New York Times columnist says ‘white guilt’ is shaping 2020 Democratic battle

A New York Times columnist outlined the ways in which race and “white guilt” are playing a role in the 2020 Democratic primary.

In a Sunday op-ed for the publication, Astead W. Herndon argued that white liberals are “thinking more explicitly about race than they did even a decade ago,” pointing to recent research that shows white Americans becoming more “woke” on racial issues. Because of the shift, he said candidates in the Democratic primary “have an incentive to talk to white voters explicitly about race.”

“For years, prospective Democratic nominees came to Iowa to talk ethanol and pork subsidies and saved any rhetoric about the injustice of racial profiling for crowds in South Carolina and Nevada,” he wrote. “But in the era of Mr. Trump … it’s white Democrats in Iowa and New Hampshire — not black ones in South Carolina — who, to this point, are embracing the candidates who promise to upend society in the name of racial equity.”

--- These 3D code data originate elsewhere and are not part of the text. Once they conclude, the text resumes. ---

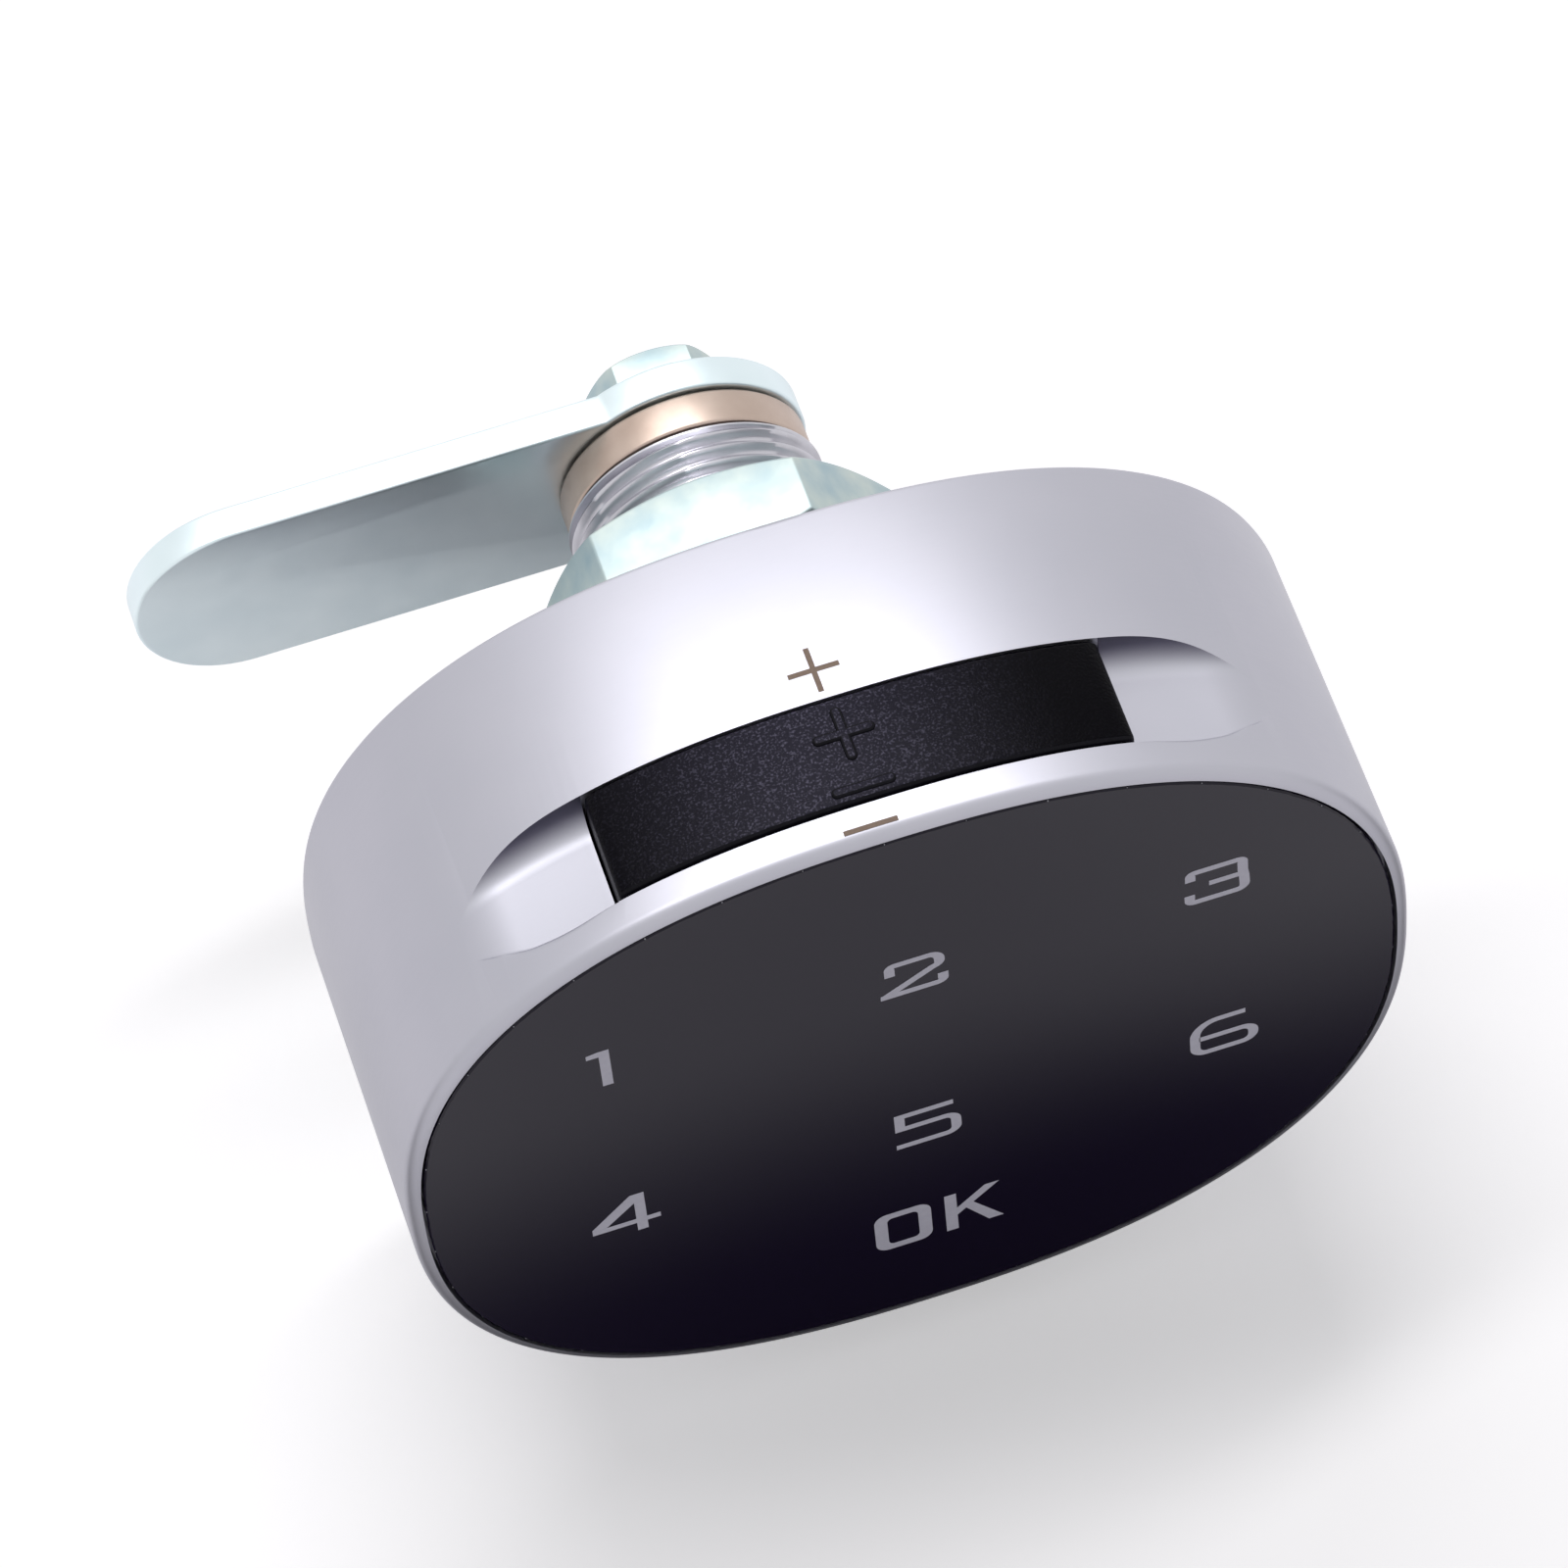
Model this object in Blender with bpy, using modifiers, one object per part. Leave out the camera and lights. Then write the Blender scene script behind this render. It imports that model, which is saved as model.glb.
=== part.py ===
"""Keypad cam lock for a locker door: an oval die-cast knob with a touch panel and a battery drawer,
a barrel that clamps in the door, and a cam that the knob turns through a quarter turn.

Frame, in metres: the origin is on the barrel's axis where it leaves the door's outer face.
+X points to the right of a person facing the panel, +Y runs into the locker, +Z is up,
and the panel faces -Y. The lock is shown closed, with its cam pointing to -X.
"""

import math

import bmesh
import bpy
from mathutils import Matrix, Vector

MM = 0.001

# Clearances
FIT = 0.30 * MM  # between pieces that are clamped or laid against each other
THIN_FIT = 0.10 * MM  # between the thin layers behind the glass
SLIDE_FIT = 0.15 * MM  # round the battery drawer, front and back
SIDE_FIT = 0.25 * MM  # beside the battery drawer
GLASS_FIT = 0.20 * MM  # the dark line round the glass

# Head
HEAD_WIDTH = 60.0 * MM
HEAD_HEIGHT = 54.0 * MM
HEAD_POWER = 2.39  # exponent of the oval: 2 is an ellipse, more is squarer
HEAD_DEPTH = 21.6 * MM
WALL = 2.6 * MM
RIM = 0.80 * MM  # width of the fillet between the side and the glass
BACK_EDGE = 0.35 * MM
WEB_THICKNESS = 1.5 * MM
OVAL_POINTS = 88

# Glass and what lies behind it
GLASS_THICKNESS = 1.1 * MM
TAPE_THICKNESS = 0.3 * MM
BOARD_THICKNESS = 0.6 * MM
WINDOW_ROOF = 1.3 * MM  # metal between the board's window and the scoops' floor

# Battery drawer and the finger scoops beside it
STRIP = 2.3 * MM  # metal between the drawer's slot and the glass
DRAWER_WIDTH = 29.7 * MM
DRAWER_THICKNESS = 6.55 * MM
SCOOP_DEPTH = 6.7 * MM  # from the top of the head down to the scoops' outer ends
SCOOP_STEP = 4.45 * MM  # from the top of the head down to a scoop's floor beside the drawer
SCOOP_TILT = math.radians(17)  # the floors fall away from the drawer with the head's own curve
SCOOP_REACH = 11.0 * MM  # length of a scoop's cutter outwards from the drawer
SCOOP_FILLET = 1.35 * MM
CELL_RADIUS = 12.25 * MM
CELL_THICKNESS = 5.0 * MM
CAP_THICKNESS = 4.35 * MM  # from the top of the head down to the cell
TRAY_WALL = 1.5 * MM
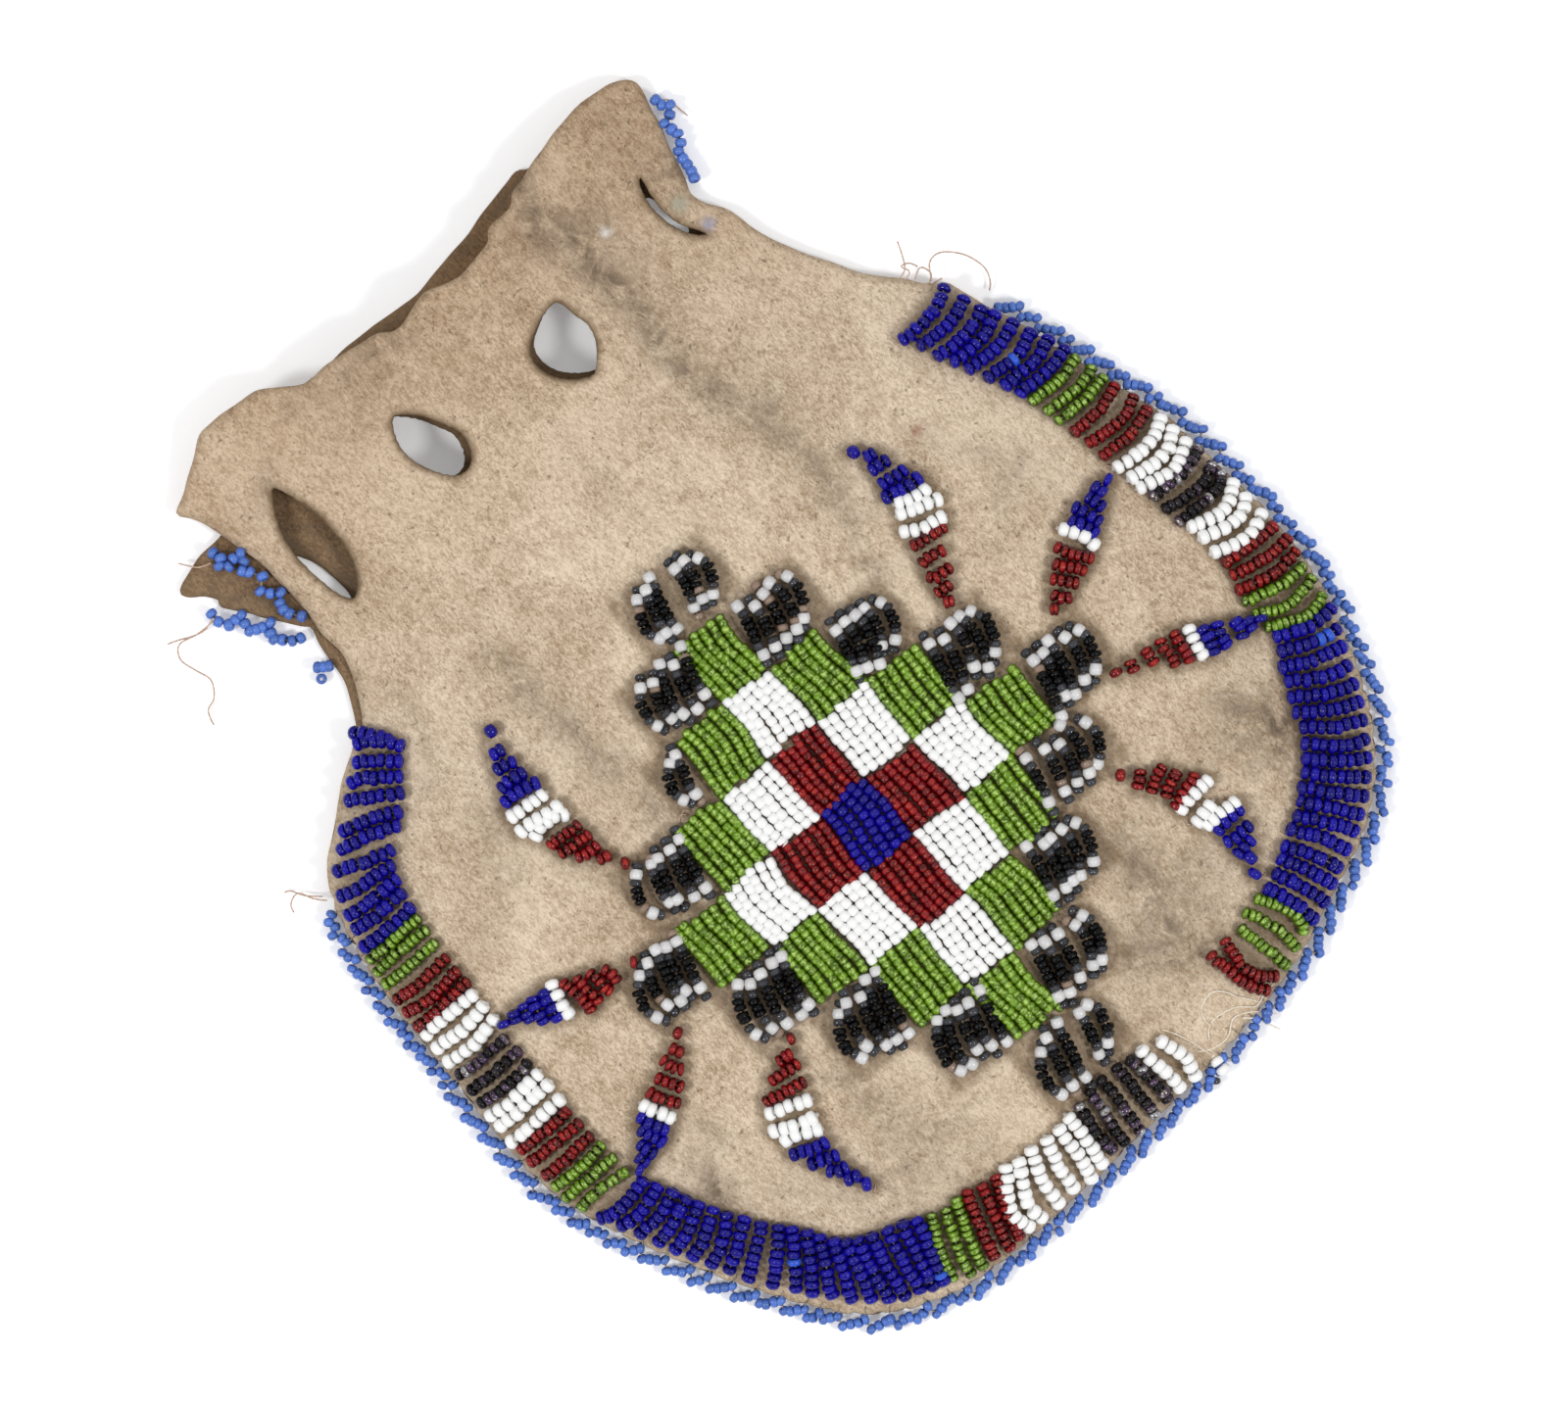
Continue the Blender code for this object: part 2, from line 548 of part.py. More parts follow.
def make_seam_edging(collection):
    """The long edging: it zigzags just outside the seam, from the right shoulder round to the left."""
    path = along(BODY_EDGE, EDGE_PITCH)
    first, last = (np.linalg.norm(path - fit(end), axis=1).argmin() for end in (EDGING_START, EDGING_END))
    points = []
    for i in range(first, last + 1):
        run = path[i + 1] - path[i - 1]
        outward = np.array((-run[1], run[0])) / np.linalg.norm(run)
        swing = EDGE_ZIGZAG if i % 2 else -EDGE_ZIGZAG
        x, y = path[i] + outward * (SEAT + EDGE_BEAD / 2 + EDGE_ZIGZAG + swing)
        points.append((x, y, HIDE + SEAT / 2))
    make_string("edging_seam", points, collection)


def make_neck_strings(sheet, collection):
    """The short strings at the neck's corners, each lying on the front or the back panel."""
    for name, (carrier, drawn) in NECK_STRINGS.items():
        points = []
        for x, y in along(smooth(fit(drawn), 3, closed=False), EDGE_PITCH):
            hide = max(top_of(sheet, x, y), 2 * HIDE + SEAT) if carrier == "front" else HIDE
            points.append((x, y, hide + SEAT + EDGE_BEAD / 2))
        make_string(name, points, collection)


def new_collection(name):
    """A collection of that name in the scene."""
    made = bpy.data.collections.new(name)
    bpy.context.scene.collection.children.link(made)
    return made


def main():
    """Clears the scene and makes the bag."""
    for thing in list(bpy.data.objects):
        bpy.data.objects.remove(thing)
    bag = new_collection("beaded_medicine_bag")
    cutters = new_collection("cutters")
    make_back_panel(bag)
    sheet = make_front_panel(bag, cutters)
    make_rim(sheet, bag)
    for number, row in enumerate(range(LANE_REACH + 1, -LANE_REACH - 2, -1), start=1):
        make_lane(number, row, sheet, bag)
    for name, (notch, tip) in RAYS.items():
        make_ray(name, notch, tip, sheet, bag)
    make_seam_edging(bag)
    make_neck_strings(sheet, bag)


if __name__ == "__main__":
    main()
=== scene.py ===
"""Looks of a beaded medicine bag: soft hide panels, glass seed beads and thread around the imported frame.

Drawn points are millimetres in the bag's own frame: +X to the right, +Y towards the mouth.
"""

import math

import bmesh
import bpy
import numpy as np
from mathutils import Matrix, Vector
from mathutils.geometry import delaunay_2d_cdt


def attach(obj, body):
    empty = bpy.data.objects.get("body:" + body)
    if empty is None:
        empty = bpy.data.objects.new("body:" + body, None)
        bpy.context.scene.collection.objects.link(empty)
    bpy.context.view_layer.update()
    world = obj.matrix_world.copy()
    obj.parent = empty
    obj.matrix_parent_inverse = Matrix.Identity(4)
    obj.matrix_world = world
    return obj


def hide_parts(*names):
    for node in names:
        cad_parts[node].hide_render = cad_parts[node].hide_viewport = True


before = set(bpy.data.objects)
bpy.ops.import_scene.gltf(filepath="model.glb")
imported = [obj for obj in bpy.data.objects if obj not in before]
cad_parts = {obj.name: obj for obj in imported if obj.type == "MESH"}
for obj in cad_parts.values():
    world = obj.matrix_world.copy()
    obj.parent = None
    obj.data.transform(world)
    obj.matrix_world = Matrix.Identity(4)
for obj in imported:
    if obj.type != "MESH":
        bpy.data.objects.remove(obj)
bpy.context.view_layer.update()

bl_info = {
    "name": "Beaded Medicine Bag",
    "version": (1, 0, 0),
    "blender": (4, 5, 0),
    "location": "3D View > Sidebar > Bag",
    "description": "Dresses the frame of a beaded medicine bag in hide, glass beads and thread",
    "category": "Object",
}

MM = 0.001

# How far the hide reaches past the seam, and the dips that the seam stitches pull into its cut edge.
HEM = 4.0
STITCH_PITCH = 4.2
STITCH_DIP = 0.45
SEAM_TOP = 52.0

# How far the hide's cut edge is rounded, sideways and up and down.
EDGE_ROUND = 0.12
EDGE_DROP = 0.11

# Dark wear of the hide: its strength at the holes and at the outer edge, and its width there; then how
# far the beads of a strand cover the hide, and the strength and width of the painted shade beside them.
HOLE_WEAR = 0.85
EDGE_WEAR = 0.3
WEAR_WIDTH = 0.75
BEAD_COVER = 0.7
BEAD_SHADE = 0.66
BEAD_SHADE_WIDTH = 0.8
# How much browner than the front the back's inner face is.
BACK_SMOKE = 0.35

# Threads, as half their thickness. The one in white strands stands for the pale light inside the glass.
WHITE_CORE = 0.5
LANE_THREAD = 0.17
EDGING_THREAD = 0.2
STITCH_THREAD = 0.13
LOOSE_THREAD = 0.14
SNAG_THREAD = 0.10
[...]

Herndon explained that while former Vice President Joe Biden has “held a commanding lead in national polls with nonwhite Democrats,” white liberals have been more inclined to support candidates who are pushing “policies addressing racial inequalities.” For example, white Democrat Julie Neff, 57, who started paying attention to race issues when her daughter got engaged to an Asian man, now calls diversity “very important to me.”

“I should’ve been paying attention to this stuff sooner. But when Trump is making these decisions, I just realized it would be bad for my son-in-law and my grandchildren,” she told Herndon.

Herndon also pointed to research by Georgia State University doctoral student Zach Goldberg finding that Trump’s presidency, combined with the digital age, has “pushed white liberals into adopting new positions” and to attempt to “be the exact opposite of racist.”

“They go adopt positions to prove they’re different than the morally tainted collective,” he said.

However, Herndon and Goldberg noted that the strategy of appealing to white liberals in early voting states could backfire, as voters in the general election “do not share the liberal views about race that white Democrats do.”

“When you think about it, this is why blacks may be supporting Biden the way they do,” Goldberg said. “They know this may not sell to the rest of white America come general election time.”

Touching on former President Barack Obama’s 2008 “playbook” of winning over white voters in Iowa and New Hampshire before locking down the support of minority voters in other states, Herndon said similar efforts by 2020 candidates may be ignoring the fact that many black voters are “fueled by their pragmatic desire to see Mr. Trump replaced.”

“Black voters are sticking with Mr. Biden not because they are unaware of his past, but because they see defeating Mr. Trump as an urgent priority,” he said.

Twelve of the current contenders for the Democratic nomination will go head-to-head in the party’s next debate on Oct. 15.